A.H. 104. İblis, Şeytan, Mudil Esması ve Nefs
104. İBLİS, ŞEYTAN, MUDİL ESMASI ve NEFS
“(Şeytan diyecektir ki) Zaten benim davetime hemen koştunuz. O halde beni yermeyin, nefsinizi (kendinizi) yerin. Ne ben sizi kurtarabilirim, ne de siz beni kurtarabilirsiniz”
(İbrahim/22)
Şeytan Mudill esmasının temsilcisidir. Düşüncede iblis, fiilde şeytan adını alır. Şeytanın bir fiili yaptırma gücü ve kudreti yoktur. Ancak Mudill esmasının özelliği şaşırtmak, Hakkı batıl ve batıl şeyleride cazip göstermektir. Bunuda ilahi isimlerin gerçek hüviyetleri ve yüzleriyle açığa çıkmasını engelleyerek yapar. İlahi isimler sonsuz olmasına rağmen 99 esma ile özetlenir. Bu nedenle “Şeytanın 99 kapısı vardır. Bu yollarla insanı avlar” buyurulmuştur. 99 ile belirtilen ilahi isimlerin hakikatleriyle açığa çıkmasını engellemektedir. Ne kadar engelleyebilirse. İlahi isimlerin hüviyetlerini ne kadar bozulabilirse. Bozup bozmaması ise kişinin nefsiyle ona uymasına bağlıdır. “Şeytan nefislere vesvese vererek kişiyi etkiler” ancak fiili yaptırma gücü yoktur. Kişi gelen bu vesveseleri Kur’an ve Sünnete göre kıyaslamayıp, hareket ederse şeytan amacına nail olur. Şeytanın amacı insanı Kur’an ve Sünnet dışına itmektir. Bu nedenle kişi nefsinde oluşan karar ile amel etmiş olurki, fiili yapan ondan mesuldür. Karşılığını da amele ve niyetine göre alır. Bu nedenle şeytan beni değil, nefsinizi yerin buyurmaktadır. Her davet edenin davetine icabet etmek gerekmez. Davetin Hak mı batıl mı olduğuna bakılır. Bu nedenle insan kendini kurtarabilmek için şeytanın davetlerine icabet etmemelidir. Ayrıca Allah; “Ben onları (şeytanları) ne göklerin ne de yerin nede bizzat nefislerinin (kendilerinin) yaradılışına şahit tuttum. Ben yoldan çıkanları yardımcı edinecek değilim” (Kehf/51).

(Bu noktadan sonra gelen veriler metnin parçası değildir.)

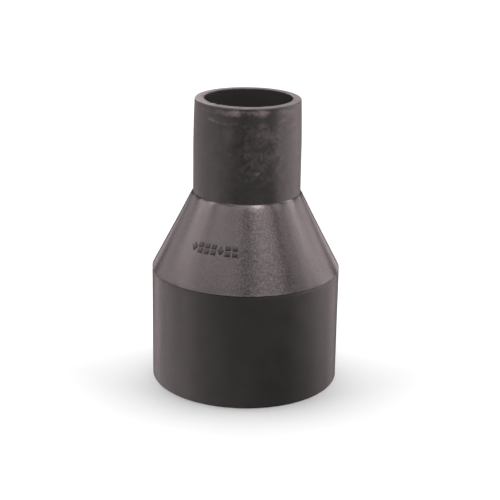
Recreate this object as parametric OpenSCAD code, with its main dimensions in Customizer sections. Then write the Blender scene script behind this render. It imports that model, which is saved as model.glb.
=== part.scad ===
// Spigot reducer for butt-fused polyethylene pipe: a 160 mm end and a 90 mm end on one
// straight axis, with a straight cone between them. The real fitting is one moulding.
// Its zones are separate solids here, which meet face to face on the edges that show outside.
//
// Frame: millimetres, +Z up through the small end. The origin is the centre of the large
// end's flat fusion face, on which the fitting stands.

/* [Large spigot] */
// Outer diameter of the large end
large_od = 160; // [150:1:180]
// Wall of the large end, for a diameter-to-wall ratio of 11
large_wall = 14.6; // [12:0.1:16]
// Length of the large end up to the cone's edge
large_length = 98.5; // [80:0.5:140]

/* [Small spigot] */
// Outer diameter of the small end: a nominal 90 mm, at the top of its 0.6 mm tolerance
small_od = 90.6; // [80:0.2:100]
// Wall of the small end, for a diameter-to-wall ratio of 11: 8.2 mm at least
small_wall = 8.4; // [6:0.1:10]
// Length of the small end from the cone's edge
small_length = 79; // [60:1:110]
// How much the rim's radius has drawn in as the moulding cooled
toe_in = 1.0; // [0:0.1:1.5]
// Length of the stretch that has drawn in
toe_in_length = 40; // [20:1:50]

/* [Cone] */
// Height of the outer cone
cone_length = 66.5; // [55:0.5:90]
// How far below the outer cone's foot the bore starts to narrow
bore_lead = 7; // [3:0.5:12]
// How far below the outer cone's top the bore reaches the small size
bore_lag = 6; // [3:0.5:10]

/* [End edges] */
// Radius on the outer edge of each end
edge_radius = 1.0; // [0.5:0.1:2]
// Chamfer on the inner edge of each end
bore_chamfer = 0.6; // [0.2:0.1:1]

/* [Size mark] */
// How far the marks stand out from the cone
mark_height = 0.6; // [0.3:0.1:1]
// Length of a mark up the slope of the cone
mark_size = 8.8; // [5:0.1:9.5]
// Width of a mark around the cone
mark_width = 4.4; // [3:0.1:5]
// Gap between the two pads of a mark
mark_gap = 1; // [0.6:0.1:1.6]
// Height of the row's middle above the cone's foot
mark_rise = 31.9; // [20:0.1:40]
// Direction of the first mark around the axis, from -Y towards +X
mark_start = -40.9; // [-60:0.1:-30]
// Turn from one mark to the next
mark_pitch = 5.5; // [5.4:0.1:6]

/* [Hidden] */

large_r = large_od / 2;
small_r = small_od / 2;
large_bore_r = large_r - large_wall;
small_bore_r = small_r - small_wall;
cone_top_z = large_length + cone_length;
rim_z = cone_top_z + small_length;
toe_start_z = rim_z - toe_in_length;
rim_r = small_r - toe_in;
mark_z = large_length + mark_rise;

// Where the bore's own cone starts and ends.
bore_cone_start_z = large_length - bore_lead;
bore_cone_end_z = cone_top_z - bore_lag;

cone_slope = (large_r - small_r) / cone_length;
cone_half_angle = atan(cone_slope);

TOE_STEPS = 10;   // bands in the drawn-in stretch
TOE_POWER = 1.5;  // how late the drawing-in comes: 1 is a plain cone
EDGE_STEPS = 5;   // bands in an edge radius
TURN_FN = 180;

POLYETHYLENE = [0.16, 0.15, 0.15];
POLYETHYLENE_MATT = [0.38, 0.35, 0.36];
POLYETHYLENE_MARK = [0.24, 0.22, 0.22];

function cone_r(z) = large_r - (z - large_length) * cone_slope;

function bore_r(z) =
    z <= bore_cone_start_z ? large_bore_r :
    z >= bore_cone_end_z ? small_bore_r :
    large_bore_r - (large_bore_r - small_bore_r)
        * (z - bore_cone_start_z) / (bore_cone_end_z - bore_cone_start_z);

function toe_r(share) = small_r - toe_in * pow(share, TOE_POWER);

// Points of an arc from angle a to angle b.
function arc(middle, r, a, b, steps) =
    [for (i = [0:steps]) let (t = a + (b - a) * i / steps) middle + r * [cos(t), sin(t)]];

module turned(outline) {
    rotate_extrude($fn = TURN_FN)
        polygon(outline);
}

module large_spigot() {
    color(POLYETHYLENE)
        turned(concat(
            [[large_bore_r, bore_cone_start_z],
             [large_bore_r, bore_chamfer],
             [large_bore_r + bore_chamfer, 0]],
            arc([large_r - edge_radius, edge_radius], edge_radius, -90, 0, EDGE_STEPS),
            [[large_r, large_length],
             [bore_r(large_length), large_length]]));
}

module reducing_cone() {
    color(POLYETHYLENE_MATT)
        turned([
            [bore_r(large_length), large_length],
            [large_r, large_length],
            [small_r, cone_top_z],
            [small_bore_r, cone_top_z],
            [small_bore_r, bore_cone_end_z]]);
}

module small_spigot() {
    rim_corner = [rim_r - edge_radius, rim_z - edge_radius];
    drawn_in_length = toe_in_length - edge_radius;
    color(POLYETHYLENE)
        turned(concat(
            [[small_bore_r, cone_top_z],
             [small_r, cone_top_z]],
            [for (i = [0:TOE_STEPS]) let (share = i / TOE_STEPS)
                [toe_r(share), toe_start_z + share * drawn_in_length]],
            arc(rim_corner, edge_radius, 90 / EDGE_STEPS, 90, EDGE_STEPS - 1),
            [[small_bore_r + bore_chamfer, rim_z],
             [small_bore_r, rim_z - bore_chamfer]]));
}

// The layer that stands mark_height out from the cone's outside.
module mark_layer() {
    reach = mark_height / cos(cone_half_angle);
    turned([
        [large_r, large_length],
        [large_r + reach, large_length],
        [small_r + reach, cone_top_z],
        [small_r, cone_top_z]]);
}

// Holds a flat shape square to the cone's surface, with its Y up the slope.
module on_cone(azimuth) {
    rotate([0, 0, azimuth])
        translate([0, -cone_r(mark_z), mark_z])
            rotate([90 - cone_half_angle, 0, 0])
                linear_extrude(height = 4 * mark_height, center = true)
                    children();
}

module stacked_pads() {
    pad = (mark_size - mark_gap) / 2;
    for (side = [-1, 1])
        translate([0, side * (mark_size - pad) / 2])
            square([mark_width, pad], center = true);
}

module lozenge() {
    scale([0.75, 1])
        rotate(45)
            square(mark_size * 0.6, center = true);
}

// A blank stand-in for moulded size figures: plain shapes, and no letters or numbers.
MARK_ROW = ["lozenge", "pads", "pads", "pads", "lozenge", "pads", "pads"];

module size_mark() {
    color(POLYETHYLENE_MARK)
        intersection() {
            mark_layer();
            union()
                for (i = [0:len(MARK_ROW) - 1])
                    on_cone(mark_start + i * mark_pitch)
                        if (MARK_ROW[i] == "pads")
                            stacked_pads();
                        else
                            lozenge();
        }
}

large_spigot();
reducing_cone();
small_spigot();
size_mark();
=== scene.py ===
"""Looks of a black polyethylene pipe reducer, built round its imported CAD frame. Metres, +Z up."""

import math

import bmesh
import bpy
import numpy as np
from mathutils import Matrix, Vector

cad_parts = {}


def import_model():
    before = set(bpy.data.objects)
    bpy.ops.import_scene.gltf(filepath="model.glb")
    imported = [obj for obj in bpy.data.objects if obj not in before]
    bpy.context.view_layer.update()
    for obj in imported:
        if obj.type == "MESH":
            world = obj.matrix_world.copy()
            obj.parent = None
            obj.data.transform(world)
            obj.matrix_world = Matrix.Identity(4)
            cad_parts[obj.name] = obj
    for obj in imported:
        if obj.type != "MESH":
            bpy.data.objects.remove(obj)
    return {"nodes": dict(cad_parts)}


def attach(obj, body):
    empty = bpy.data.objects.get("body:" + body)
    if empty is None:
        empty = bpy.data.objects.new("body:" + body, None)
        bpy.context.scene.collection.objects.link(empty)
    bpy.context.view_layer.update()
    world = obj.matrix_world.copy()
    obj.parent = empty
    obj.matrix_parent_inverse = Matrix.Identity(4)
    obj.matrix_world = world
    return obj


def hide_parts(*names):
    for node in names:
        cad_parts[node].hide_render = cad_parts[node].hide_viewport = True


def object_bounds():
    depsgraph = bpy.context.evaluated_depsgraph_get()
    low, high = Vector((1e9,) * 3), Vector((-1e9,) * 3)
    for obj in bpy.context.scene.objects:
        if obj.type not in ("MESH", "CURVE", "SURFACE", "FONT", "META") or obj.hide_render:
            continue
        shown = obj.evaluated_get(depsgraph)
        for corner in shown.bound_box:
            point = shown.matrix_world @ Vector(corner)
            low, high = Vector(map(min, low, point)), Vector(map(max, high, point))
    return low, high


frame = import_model()
cad_low, cad_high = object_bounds()
MM = 0.001


# ---------------------------------------------------------------- sizes from the frame

def outline(node):
    """Radius and height of every corner of a CAD node."""
    co = np.array([v.co for v in frame["nodes"][node].data.vertices], float)
    return np.hypot(co[:, 0], co[:, 1]), co[:, 2]


large_rs, large_zs = outline("large_spigot")
cone_rs, cone_zs = outline("reducing_cone")
small_rs, small_zs = outline("small_spigot")

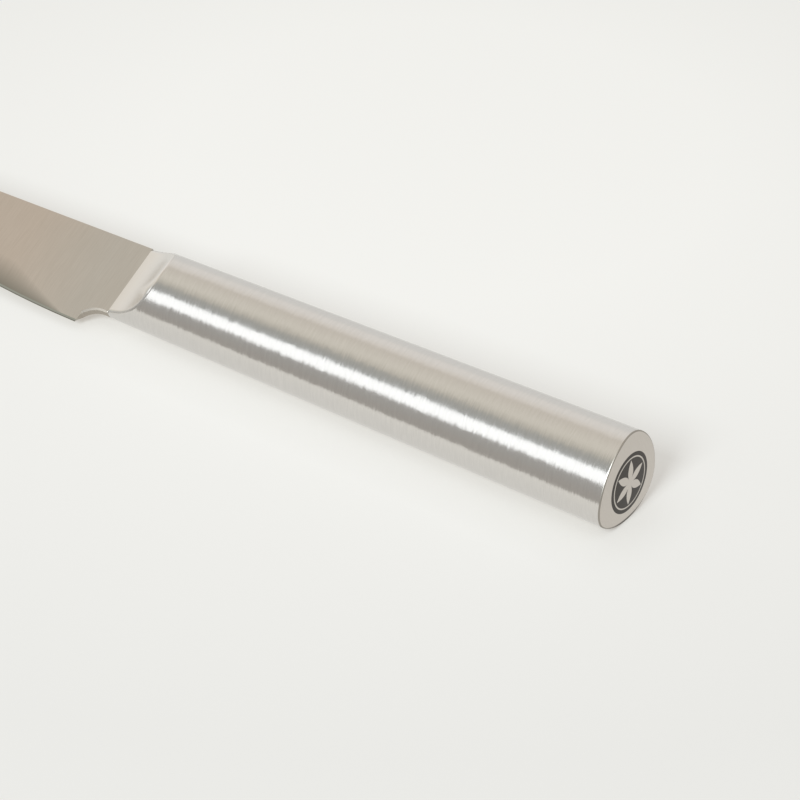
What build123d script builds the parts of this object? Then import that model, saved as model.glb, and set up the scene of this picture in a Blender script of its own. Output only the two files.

Allah nefislerinin ve alemlerin yaradılışına şahit tutmadığı şeytanın “insanın nefsindeki bilgileri” bilmesi mümkün değildir. Zira nefsin hakikatinden haberi olmadığı gibi insanın batınından da haberi yoktur. İmtihan sırrı gereği şeytana mühlet verilmiştir. Kişinin bu yolla ilim ve tecrübe ile ilahi isim ve sıfatların gerçek hüviyetlerini en iyi şekilde öğrenmesi amaçlanmıştır. İnsan nefsi ise alemlerin ve kendi nefsinin yaradılışına şahid tutulmuştur. Bu hakikat ile insan olmuş ve sorumlu tutulmuştur. Şeytanın yeri ebedi cehennemdir. İnsan ise onun davetlerine uyup uymama özelliği ile ahiretteki yerini bugünden tercih eder.